Chez TwinL Banque d’affaires, année après année nous avons élaboré et amélioré des matrices d’évaluation qui prennent en compte le maximum d’éléments financiers, incorporels et de marché mais in fine la valeur d’une entreprise dépend uniquement de ce que le marché est prêt à la payer à un instant T.
Dans une cession d’entreprise, ce n’est pas l’expert financier qui détermine la valeur d’une entreprise, pas plus que le chef d’entreprise ne connaît avec précision le chiffre d’affaires et la rentabilité qu’il fera l’année prochaine, car l’expert financier ne peut avoir qu’une idée approximative de l’appétence du marché par rapport à l’entreprise qu’il analyse.
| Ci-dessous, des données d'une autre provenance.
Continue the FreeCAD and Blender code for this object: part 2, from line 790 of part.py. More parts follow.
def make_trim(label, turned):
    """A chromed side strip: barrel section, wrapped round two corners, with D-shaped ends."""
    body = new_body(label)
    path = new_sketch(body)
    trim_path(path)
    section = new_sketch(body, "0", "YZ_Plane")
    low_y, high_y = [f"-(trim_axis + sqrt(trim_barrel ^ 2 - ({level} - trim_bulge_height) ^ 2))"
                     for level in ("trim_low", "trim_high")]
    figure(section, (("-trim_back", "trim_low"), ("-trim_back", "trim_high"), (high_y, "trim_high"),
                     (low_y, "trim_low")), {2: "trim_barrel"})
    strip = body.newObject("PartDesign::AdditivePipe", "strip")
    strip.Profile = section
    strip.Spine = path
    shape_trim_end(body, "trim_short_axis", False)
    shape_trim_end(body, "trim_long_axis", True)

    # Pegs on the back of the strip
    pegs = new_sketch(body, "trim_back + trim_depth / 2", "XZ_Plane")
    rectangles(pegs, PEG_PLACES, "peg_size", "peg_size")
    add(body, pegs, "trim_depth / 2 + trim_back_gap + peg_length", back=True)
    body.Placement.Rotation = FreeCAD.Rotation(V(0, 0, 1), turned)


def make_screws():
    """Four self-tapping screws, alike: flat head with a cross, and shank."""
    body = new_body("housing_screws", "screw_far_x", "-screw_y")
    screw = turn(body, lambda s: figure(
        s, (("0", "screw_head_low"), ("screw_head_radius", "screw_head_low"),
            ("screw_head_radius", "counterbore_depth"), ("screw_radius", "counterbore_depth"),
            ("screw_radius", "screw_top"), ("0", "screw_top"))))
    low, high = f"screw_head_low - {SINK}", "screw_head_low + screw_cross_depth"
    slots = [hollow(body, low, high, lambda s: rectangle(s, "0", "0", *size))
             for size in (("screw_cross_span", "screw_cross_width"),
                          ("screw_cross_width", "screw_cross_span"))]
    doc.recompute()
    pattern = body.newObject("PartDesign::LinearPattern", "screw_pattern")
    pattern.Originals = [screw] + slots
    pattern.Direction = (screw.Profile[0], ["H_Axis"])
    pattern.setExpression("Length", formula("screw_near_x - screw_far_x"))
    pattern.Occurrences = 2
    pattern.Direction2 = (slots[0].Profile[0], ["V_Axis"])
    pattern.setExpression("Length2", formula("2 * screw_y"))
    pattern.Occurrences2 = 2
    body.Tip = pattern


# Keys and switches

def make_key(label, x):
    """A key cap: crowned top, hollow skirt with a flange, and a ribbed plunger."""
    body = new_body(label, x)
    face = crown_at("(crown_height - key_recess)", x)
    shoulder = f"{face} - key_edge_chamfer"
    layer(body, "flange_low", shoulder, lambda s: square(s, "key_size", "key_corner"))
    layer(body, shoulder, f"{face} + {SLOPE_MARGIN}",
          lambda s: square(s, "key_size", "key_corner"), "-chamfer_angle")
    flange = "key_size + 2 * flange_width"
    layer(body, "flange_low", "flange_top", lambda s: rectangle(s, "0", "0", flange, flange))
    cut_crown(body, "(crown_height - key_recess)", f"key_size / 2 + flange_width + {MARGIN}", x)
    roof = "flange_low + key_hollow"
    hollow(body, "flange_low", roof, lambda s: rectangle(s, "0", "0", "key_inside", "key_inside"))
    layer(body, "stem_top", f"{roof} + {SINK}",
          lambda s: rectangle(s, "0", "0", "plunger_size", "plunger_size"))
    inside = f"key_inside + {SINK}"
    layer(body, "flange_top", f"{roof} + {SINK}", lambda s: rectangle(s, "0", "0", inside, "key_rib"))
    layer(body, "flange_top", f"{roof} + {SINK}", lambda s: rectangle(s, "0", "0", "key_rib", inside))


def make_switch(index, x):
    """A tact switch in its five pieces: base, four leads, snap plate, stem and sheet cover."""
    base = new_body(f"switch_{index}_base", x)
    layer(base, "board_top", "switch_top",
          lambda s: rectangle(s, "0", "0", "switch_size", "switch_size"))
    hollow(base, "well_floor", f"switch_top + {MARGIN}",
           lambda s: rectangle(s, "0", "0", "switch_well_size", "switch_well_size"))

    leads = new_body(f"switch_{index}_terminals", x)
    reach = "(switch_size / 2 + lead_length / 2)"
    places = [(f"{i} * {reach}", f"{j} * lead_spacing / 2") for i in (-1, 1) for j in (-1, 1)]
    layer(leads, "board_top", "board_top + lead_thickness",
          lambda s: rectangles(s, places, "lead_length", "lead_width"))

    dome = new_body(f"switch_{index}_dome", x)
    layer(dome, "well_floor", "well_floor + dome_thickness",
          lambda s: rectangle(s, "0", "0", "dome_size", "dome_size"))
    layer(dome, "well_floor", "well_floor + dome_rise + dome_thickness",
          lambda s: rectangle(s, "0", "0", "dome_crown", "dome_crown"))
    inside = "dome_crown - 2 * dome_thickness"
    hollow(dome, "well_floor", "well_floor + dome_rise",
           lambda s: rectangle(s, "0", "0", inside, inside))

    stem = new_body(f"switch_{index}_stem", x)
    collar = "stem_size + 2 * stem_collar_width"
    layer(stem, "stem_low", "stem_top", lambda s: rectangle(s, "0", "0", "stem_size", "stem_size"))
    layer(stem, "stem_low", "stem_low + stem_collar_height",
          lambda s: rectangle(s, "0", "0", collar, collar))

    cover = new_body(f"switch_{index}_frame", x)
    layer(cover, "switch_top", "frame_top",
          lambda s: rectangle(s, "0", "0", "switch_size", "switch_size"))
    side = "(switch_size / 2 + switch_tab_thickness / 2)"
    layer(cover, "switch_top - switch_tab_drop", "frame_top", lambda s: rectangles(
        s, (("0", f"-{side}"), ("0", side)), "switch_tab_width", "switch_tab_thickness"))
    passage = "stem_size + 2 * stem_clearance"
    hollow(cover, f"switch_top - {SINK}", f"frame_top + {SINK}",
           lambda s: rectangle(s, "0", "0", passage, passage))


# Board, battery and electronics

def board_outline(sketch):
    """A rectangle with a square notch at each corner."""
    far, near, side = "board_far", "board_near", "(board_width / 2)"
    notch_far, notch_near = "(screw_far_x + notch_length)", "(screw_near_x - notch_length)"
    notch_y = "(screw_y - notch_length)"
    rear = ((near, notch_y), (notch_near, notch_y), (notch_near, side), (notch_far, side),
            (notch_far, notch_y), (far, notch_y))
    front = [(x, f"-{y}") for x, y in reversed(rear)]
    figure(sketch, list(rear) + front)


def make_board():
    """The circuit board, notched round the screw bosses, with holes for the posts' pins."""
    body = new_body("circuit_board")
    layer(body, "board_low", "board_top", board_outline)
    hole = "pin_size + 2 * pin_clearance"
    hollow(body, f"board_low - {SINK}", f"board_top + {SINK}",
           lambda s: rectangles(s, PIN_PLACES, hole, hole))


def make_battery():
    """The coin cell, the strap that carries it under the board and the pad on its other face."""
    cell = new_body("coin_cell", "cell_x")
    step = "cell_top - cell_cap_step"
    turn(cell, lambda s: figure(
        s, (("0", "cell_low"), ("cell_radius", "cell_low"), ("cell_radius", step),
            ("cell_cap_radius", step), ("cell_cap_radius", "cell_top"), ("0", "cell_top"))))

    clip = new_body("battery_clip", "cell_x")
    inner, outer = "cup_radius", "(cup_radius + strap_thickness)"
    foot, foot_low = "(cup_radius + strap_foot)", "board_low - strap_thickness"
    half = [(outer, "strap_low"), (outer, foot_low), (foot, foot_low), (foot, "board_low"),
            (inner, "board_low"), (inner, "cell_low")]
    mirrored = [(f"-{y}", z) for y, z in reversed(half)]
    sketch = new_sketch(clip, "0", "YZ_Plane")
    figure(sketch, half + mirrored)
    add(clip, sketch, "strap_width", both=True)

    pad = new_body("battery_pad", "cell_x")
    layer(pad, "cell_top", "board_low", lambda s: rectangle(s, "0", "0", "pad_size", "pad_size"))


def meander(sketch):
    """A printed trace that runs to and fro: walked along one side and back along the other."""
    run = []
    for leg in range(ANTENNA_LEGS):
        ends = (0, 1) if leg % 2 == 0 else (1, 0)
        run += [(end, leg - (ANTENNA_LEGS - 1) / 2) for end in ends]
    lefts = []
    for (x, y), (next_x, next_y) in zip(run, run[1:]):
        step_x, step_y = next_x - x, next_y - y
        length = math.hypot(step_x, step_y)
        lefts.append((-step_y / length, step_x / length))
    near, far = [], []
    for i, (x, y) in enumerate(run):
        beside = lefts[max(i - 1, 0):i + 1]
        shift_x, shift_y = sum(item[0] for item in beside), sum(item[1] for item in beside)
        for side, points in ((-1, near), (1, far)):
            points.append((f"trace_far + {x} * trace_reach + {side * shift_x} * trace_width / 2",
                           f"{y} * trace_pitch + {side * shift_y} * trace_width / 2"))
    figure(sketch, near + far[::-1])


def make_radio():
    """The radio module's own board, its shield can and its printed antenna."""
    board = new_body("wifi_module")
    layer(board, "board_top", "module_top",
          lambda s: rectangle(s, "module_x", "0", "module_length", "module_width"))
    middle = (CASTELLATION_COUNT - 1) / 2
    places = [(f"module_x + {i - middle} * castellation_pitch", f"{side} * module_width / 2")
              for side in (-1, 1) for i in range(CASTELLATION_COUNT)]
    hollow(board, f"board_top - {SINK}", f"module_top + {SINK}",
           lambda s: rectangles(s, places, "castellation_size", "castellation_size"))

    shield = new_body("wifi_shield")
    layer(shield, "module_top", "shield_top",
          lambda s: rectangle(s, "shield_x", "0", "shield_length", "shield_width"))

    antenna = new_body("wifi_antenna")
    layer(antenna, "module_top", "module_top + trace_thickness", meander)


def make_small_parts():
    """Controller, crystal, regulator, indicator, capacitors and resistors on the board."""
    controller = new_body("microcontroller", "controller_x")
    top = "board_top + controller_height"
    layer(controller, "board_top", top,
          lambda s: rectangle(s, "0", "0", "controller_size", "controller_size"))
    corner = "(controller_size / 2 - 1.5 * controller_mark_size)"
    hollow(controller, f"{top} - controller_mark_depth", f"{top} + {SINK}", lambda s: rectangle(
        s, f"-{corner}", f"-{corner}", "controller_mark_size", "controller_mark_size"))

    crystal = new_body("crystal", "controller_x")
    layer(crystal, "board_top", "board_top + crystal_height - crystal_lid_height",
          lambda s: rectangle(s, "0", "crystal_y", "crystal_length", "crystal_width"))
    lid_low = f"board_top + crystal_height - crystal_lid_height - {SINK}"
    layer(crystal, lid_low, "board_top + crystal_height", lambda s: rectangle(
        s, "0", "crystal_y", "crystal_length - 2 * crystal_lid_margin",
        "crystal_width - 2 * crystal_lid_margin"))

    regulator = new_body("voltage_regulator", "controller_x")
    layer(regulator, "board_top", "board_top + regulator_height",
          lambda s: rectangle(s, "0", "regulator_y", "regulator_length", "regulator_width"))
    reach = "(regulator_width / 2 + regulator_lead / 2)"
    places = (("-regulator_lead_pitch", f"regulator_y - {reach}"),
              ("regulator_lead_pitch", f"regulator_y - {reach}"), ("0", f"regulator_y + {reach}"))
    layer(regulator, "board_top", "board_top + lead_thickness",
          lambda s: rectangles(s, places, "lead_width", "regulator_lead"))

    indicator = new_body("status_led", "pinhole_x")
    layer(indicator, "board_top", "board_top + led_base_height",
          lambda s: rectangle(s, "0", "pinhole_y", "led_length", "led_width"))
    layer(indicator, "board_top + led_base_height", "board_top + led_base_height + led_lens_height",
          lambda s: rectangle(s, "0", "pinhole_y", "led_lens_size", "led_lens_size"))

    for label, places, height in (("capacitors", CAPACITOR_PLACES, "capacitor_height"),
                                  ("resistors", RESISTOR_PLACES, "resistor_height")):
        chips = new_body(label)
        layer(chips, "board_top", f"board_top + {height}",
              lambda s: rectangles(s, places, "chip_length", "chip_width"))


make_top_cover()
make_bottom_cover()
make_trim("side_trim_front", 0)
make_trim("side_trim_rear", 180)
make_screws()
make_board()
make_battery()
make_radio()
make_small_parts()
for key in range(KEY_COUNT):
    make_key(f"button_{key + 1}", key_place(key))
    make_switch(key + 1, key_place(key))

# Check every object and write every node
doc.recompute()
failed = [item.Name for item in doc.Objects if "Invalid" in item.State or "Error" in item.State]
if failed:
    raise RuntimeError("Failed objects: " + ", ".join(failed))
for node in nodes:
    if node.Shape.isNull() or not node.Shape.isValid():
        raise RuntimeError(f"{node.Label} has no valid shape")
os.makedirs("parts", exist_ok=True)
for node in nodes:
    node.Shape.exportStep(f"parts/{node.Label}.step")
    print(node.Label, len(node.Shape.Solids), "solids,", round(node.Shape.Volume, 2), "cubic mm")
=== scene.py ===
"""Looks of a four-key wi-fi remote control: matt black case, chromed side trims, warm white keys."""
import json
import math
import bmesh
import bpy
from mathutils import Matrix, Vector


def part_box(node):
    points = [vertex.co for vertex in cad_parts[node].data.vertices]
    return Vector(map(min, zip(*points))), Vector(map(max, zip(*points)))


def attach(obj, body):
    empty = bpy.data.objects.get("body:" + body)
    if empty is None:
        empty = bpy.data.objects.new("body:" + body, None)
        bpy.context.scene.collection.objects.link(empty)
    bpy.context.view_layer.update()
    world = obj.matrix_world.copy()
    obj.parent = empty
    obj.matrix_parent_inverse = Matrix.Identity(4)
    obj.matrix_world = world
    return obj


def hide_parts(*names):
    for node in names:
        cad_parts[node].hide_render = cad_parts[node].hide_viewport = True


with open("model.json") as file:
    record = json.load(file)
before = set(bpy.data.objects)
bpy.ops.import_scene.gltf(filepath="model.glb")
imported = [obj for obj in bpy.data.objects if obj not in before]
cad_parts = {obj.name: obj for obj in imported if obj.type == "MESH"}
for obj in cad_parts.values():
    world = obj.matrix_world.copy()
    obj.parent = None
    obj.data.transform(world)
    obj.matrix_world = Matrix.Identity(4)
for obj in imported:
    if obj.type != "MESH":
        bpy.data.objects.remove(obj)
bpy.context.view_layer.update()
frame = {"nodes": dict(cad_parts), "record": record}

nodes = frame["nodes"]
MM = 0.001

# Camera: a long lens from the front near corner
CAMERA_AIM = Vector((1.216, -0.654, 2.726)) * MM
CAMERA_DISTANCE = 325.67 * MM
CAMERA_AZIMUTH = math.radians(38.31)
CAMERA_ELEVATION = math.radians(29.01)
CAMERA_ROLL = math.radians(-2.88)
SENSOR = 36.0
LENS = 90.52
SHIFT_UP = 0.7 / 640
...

Sur un marché donné, le nombre d’entreprises en recherche d’acquisition vs le nombre d’entreprises en phase de cession fera également varier la valorisation ; d’où l’importance du facteur Temps. La même entreprise aux caractéristiques financières identiques pourra voir sa valorisation varier en l’espace de 3 ans.
La valeur essentielle d’une entreprise dépend aussi et surtout de ce que va en faire l’acquéreur. Entre un acquéreur qui pourra compter sur des synergies majeures, percer un marché stratégique, s’adjoindre des ressources humaines rares et de haut niveau d’expertise dont il ne dispose pas déjà, prendre une position dominante sur ses concurrents, ou même éteindre un propre foyer de pertes…et un acquéreur qui ne bénéficiera d’aucun de ces « plus », le prix de cession peut varier du simple au double voire plus.
C’est ce que nous appelons la Valeur d’Opportunité, le fameux 1+1 = 3++ que tout acquéreur recherche, le Graal de l’acquisition d’entreprise.